Title

p-Benzoquinone, a reactive metabolite of benzene, prevents the processing of pre-interleukins-1 alpha and -1 beta to active cytokines by inhibition of the processing enzymes, calpain, and interleukin-1 beta converting enzyme.

Document Type

Article

Publication Date

12-1-1996

Comments

This article has been peer reviewed. It was published in: Environmental health perspectives.
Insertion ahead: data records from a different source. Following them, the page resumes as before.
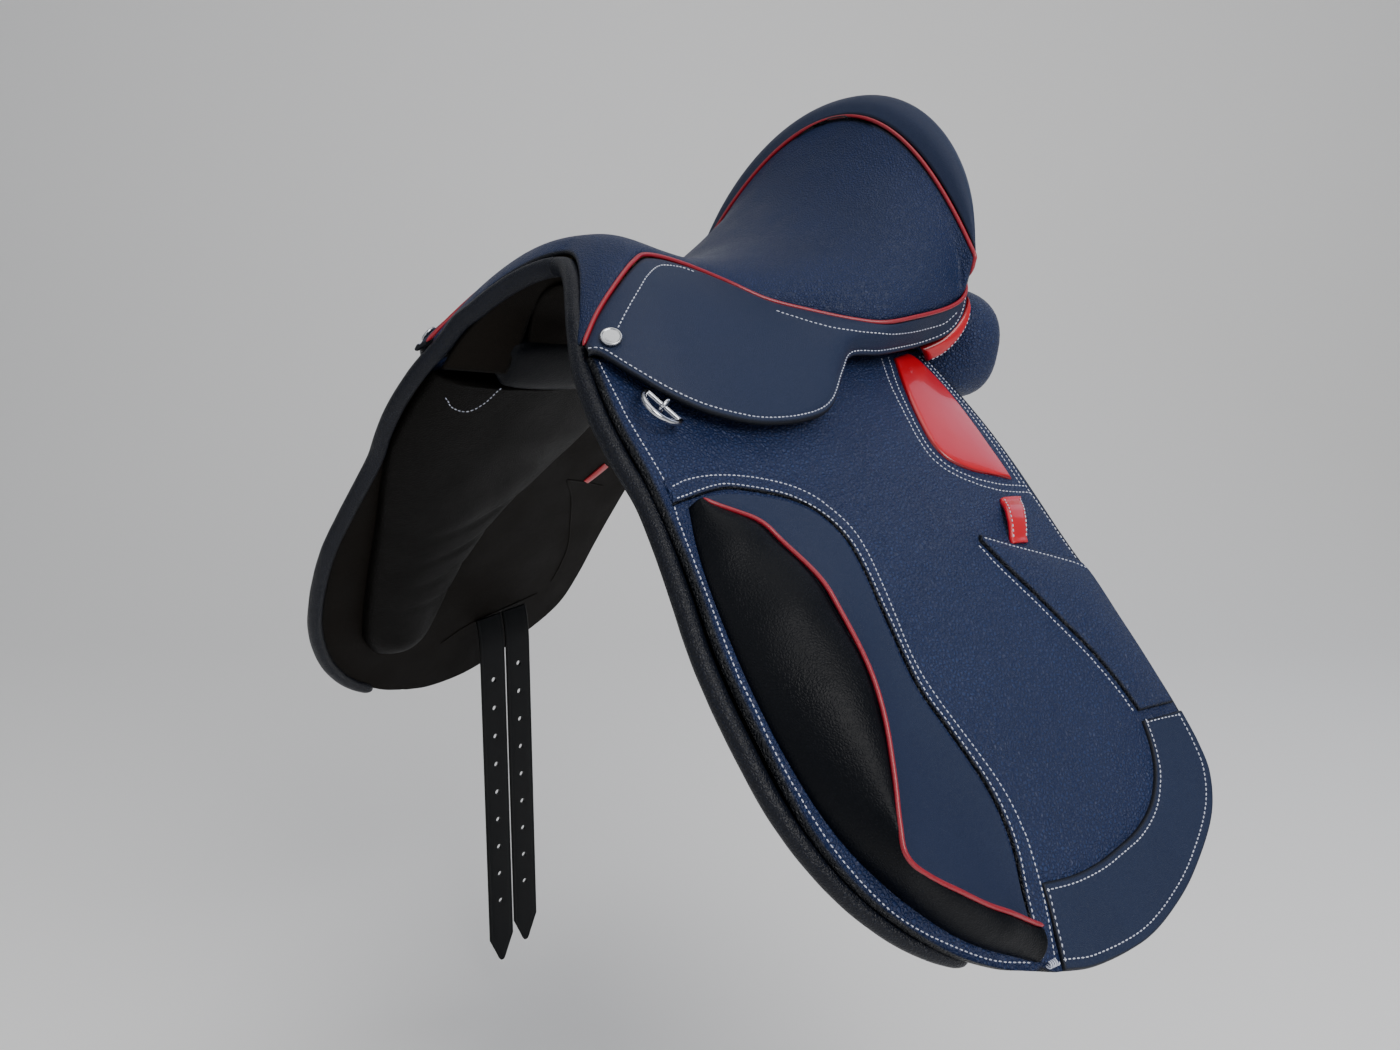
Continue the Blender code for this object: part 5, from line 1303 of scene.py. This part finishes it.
# Studio.
def studio():
    """A pale paper sweep, lamps, a soft world and the photograph's camera."""
    near, far, bend, top, half, count = -5.0, 1.6, 1.2, 4.0, 6, 12
    back = [(near, FLOOR)]
    for k in range(count + 1):
        a = math.radians(90 * k / count)
        back.append((far + bend * math.sin(a), FLOOR + bend * (1 - math.cos(a))))
    back.append((far + bend, top))
    azimuth, pitch = math.radians(VIEW_AZIMUTH), math.radians(VIEW_PITCH)
    way = Vector((-math.sin(azimuth), math.cos(azimuth), 0))
    right = Vector((math.cos(azimuth), math.sin(azimuth), 0))
    points = [(*(way * reach + right * s).xy, height) for reach, height in back for s in (-half, half)]
    faces = [(2 * k, 2 * k + 1, 2 * k + 3, 2 * k + 2) for k in range(len(back) - 1)]
    mesh = bpy.data.meshes.new("studio_floor")
    mesh.from_pydata(points, [], faces)
    mesh.shade_smooth()
    mesh.materials.append(blank("pale_paper", Roughness=0.9, Base_Color=linear("#f4f4f4"))[0])
    linked("studio_floor", mesh)

    world = bpy.data.worlds.new("studio")
    world.use_nodes = True
    sky = world.node_tree.nodes["Background"].inputs
    sky["Color"].default_value = (0.93, 0.96, 1.0, 1.0)
    sky["Strength"].default_value = 0.3
    bpy.context.scene.world = world
    for name, spot, target, colour, size, power in LAMPS:
        data = bpy.data.lights.new(name, "AREA")
        data.color = colour
        data.size = size
        data.energy = power
        lamp = linked(name, data)
        lamp.location = spot
        lamp.rotation_mode = "QUATERNION"
        lamp.rotation_quaternion = (Vector(target) - Vector(spot)).to_track_quat("-Z", "Y")

    behind = Vector((math.sin(azimuth) * math.cos(pitch), -math.cos(azimuth) * math.cos(pitch),
                     math.sin(pitch)))
    data = bpy.data.cameras.new("camera")
    data.sensor_width = 36.0
    data.lens = data.sensor_width * FOCAL_PX / PHOTO_WIDE_PX
    camera = linked("camera", data)
    camera.location = CAMERA_AT
    camera.rotation_mode = "QUATERNION"
    turn = Matrix((right, behind.cross(right), behind)).transposed()
    camera.rotation_quaternion = turn.to_quaternion()
    bpy.context.scene.camera = camera


studio()
seat_pieces()
skirt_pieces()
flap_pieces()
knee_pieces()
band_pieces()
keeper_pieces()
inner_pieces()
roll_pieces()
panel_pieces()
underside_pieces()
metal_pieces()
billet_pieces()
finish_nodes()
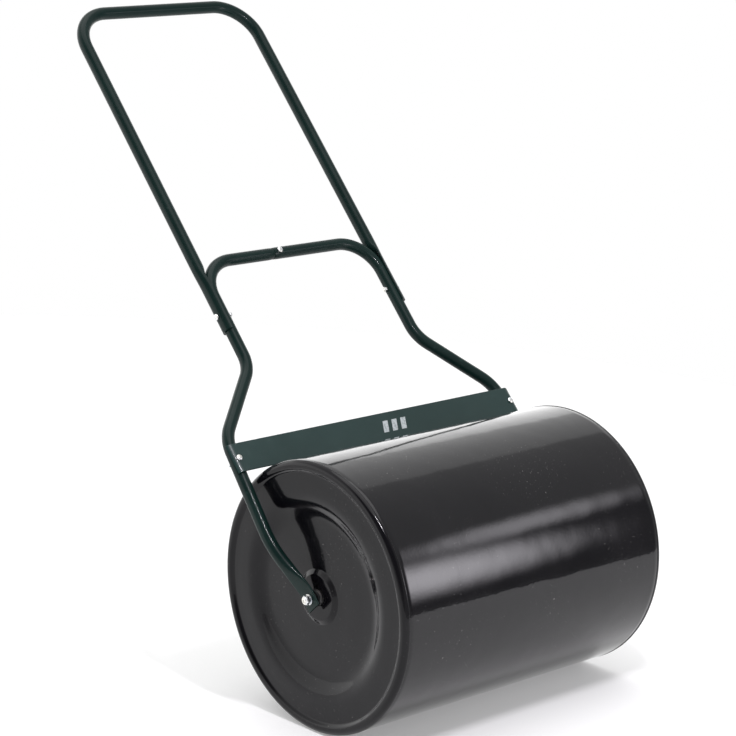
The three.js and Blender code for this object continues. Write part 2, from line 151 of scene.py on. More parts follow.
class Finish:
    """A Principled material whose patterns are worked out from Object coordinates."""

    def __init__(self, name):
        self.material = bpy.data.materials.new(name)
        self.material.use_nodes = True
        self.tree = self.material.node_tree
        self.shader = self.tree.nodes["Principled BSDF"]
        self.place = self.tree.nodes.new("ShaderNodeTexCoord").outputs["Object"]

    def noise(self, scale, detail=2.0, stretch=(1, 1, 1)):
        """Cloudy noise with about scale lumps to the metre, more along a stretched axis."""
        mapping = self.tree.nodes.new("ShaderNodeMapping")
        mapping.inputs["Scale"].default_value = stretch
        self.tree.links.new(self.place, mapping.inputs["Vector"])
        noise = self.tree.nodes.new("ShaderNodeTexNoise")
        noise.inputs["Scale"].default_value = scale
        noise.inputs["Detail"].default_value = detail
        self.tree.links.new(mapping.outputs["Vector"], noise.inputs["Vector"])
        return noise.outputs["Fac"]

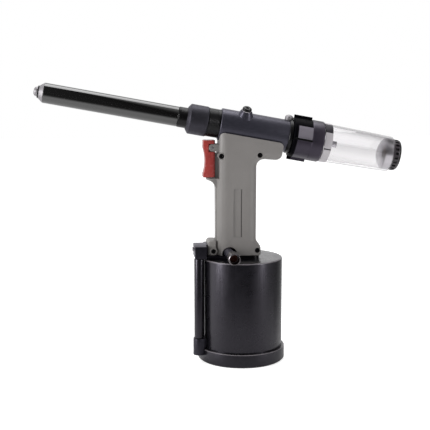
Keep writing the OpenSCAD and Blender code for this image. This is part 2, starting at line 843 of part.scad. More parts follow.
module lower_tube_block() {
  color(black) difference() {
    in_bearing() {
      translate([0, 0, low_block_base]) linear_extrude(low_block_z - low_block_base) union() {
        translate([1 - low_block_r, -low_block_r]) square([low_block_r + 1, 2 * low_block_r]);
        circle(low_block_r);
      }
    }
    translate([0, 0, -1]) cylinder(h = cap_h + 1 + gap, r = cap_r + fit);
    translate([0, 0, cap_h]) cylinder(h = low_block_z, r = cyl_r + gap);
    in_bearing() translate([0, 0, transfer_low]) cylinder(h = low_block_z, r = neck_out_r + fit);
    in_bearing() translate([0, 0, air_hole_z]) cylinder(h = transfer_low - air_hole_z + 1, r = air_hole_r);
    in_bearing() translate([0, 0, air_hole_z]) rotate([0, -90, 0])
      cylinder(h = transfer_r + 10, r = air_hole_r);
  }
}

module trigger() {
  color(red) difference() {
    intersection() {
      linear_extrude(trigger_high) rounded_plan(trigger_front - 2, trigger_back, trigger_w, 3);
      side_plate(trigger_w + 2) difference() {
        translate([trigger_front - 1, trigger_low]) square([trigger_t + 1, trigger_high - trigger_low]);
        translate([trigger_front - 47, trigger_low + 20]) circle(49, $fn = 128);
        translate([trigger_front - 2.6, trigger_low - 1]) square([2, 60]);
      }
    }
    for (y = [-trigger_w / 2 - 1, ear_in - gap]) {
      translate([-pivot_x - ear_r - gap, y, pivot_z - ear_r - 2 * gap])
        cube([20, 4.3, 2 * ear_r + 4 * gap]);
    }
    translate([channel_x, -channel_w / 2, trigger_low - 1])
      cube([trigger_back - channel_x + 1, channel_w, channel_top - trigger_low + 1]);
    translate([-pivot_x, 20, pivot_z]) rotate([90, 0, 0]) cylinder(h = 40, r = pin_d / 2 + fit);
  }
}

module trigger_pin() {
  color(steel) translate([-pivot_x, trigger_w / 2, pivot_z]) rotate([90, 0, 0])
    cylinder(h = trigger_w, r = pin_d / 2);
}

module inlet_body() {
  color(black) inlet_frame() rotate_extrude() polygon([
    [inlet_air_r, valve_half - 1], [inlet_r, valve_half - 1], [inlet_r, swivel_d - gap],
    [swivel_seat_r, swivel_d - gap], [swivel_seat_r, swivel_d + 3.6], [swivel_seat_r + 0.7, swivel_d + 3.9],
    [swivel_seat_r + 0.7, swivel_d + 4.9], [inlet_air_r, swivel_d + 4.9]
  ]);
}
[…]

1996 Dec;104 Suppl 6:1251-6.

The published version is available at PMID: 9118901. Copyright © National Institute of Environmental Health Sciences

Abstract

Chronic exposure of humans of benzene affects hematopoietic stem and progenitor cells and leads to aplastic anemia. The stromal macrophage, a target of benzene toxicity, secretes interleukin-1 (IL-1), which induces the stromal fibroblast to synthesize hematopoietic colony-stimulating factors. In a mouse model, benzene causes an acute marrow hypocellularity that can be prevented by the concomitant administration of IL-1 alpha. The ability of benzene to interfere with the production and secretion of IL-1 alpha was tested. Stromal macrophages from benzene-treated mice were capable of the transcription to the IL-1 alpha gene and the translation of the message but showed an inability to process the 34-kDa pre-IL-1 alpha precursor to the 17-kDa biologically active cytokine. Treatment of normal murine stromal macrophages in culture with hydroquinone (HQ) also showed an inhibition in processing of pre-IL-1 alpha. Hydroquinone is oxidized by a peroxidase-mediated reaction in the stromal macrophage to p-benzoquinone, which interacts with the sulfhydryl (SH) groups of proteins and was shown to completely inhibit the activity of calpain, the SH-dependent protease that cleaves pre-IL-1 alpha. In a similar manner, HQ, via peroxidase oxidation to p-benzoquinone, was capable of preventing the IL-1 beta autocrine stimulation of growth of human B1 myeloid tumor cells by preventing the processing of pre-IL-1 beta to mature cytokine. Benzoquinone was also shown to completely inhibit the ability of the SH-dependent IL-1 beta converting enzyme. Thus benzene-induced bone marrow hypocellularity may result from apoptosis of hematopoietic progenitor cells brought about by lack of essential cytokines and deficient IL-1 alpha production subsequent to the inhibition of calpain by p-benzoquinone and the prevention of pre-IL-1 processing.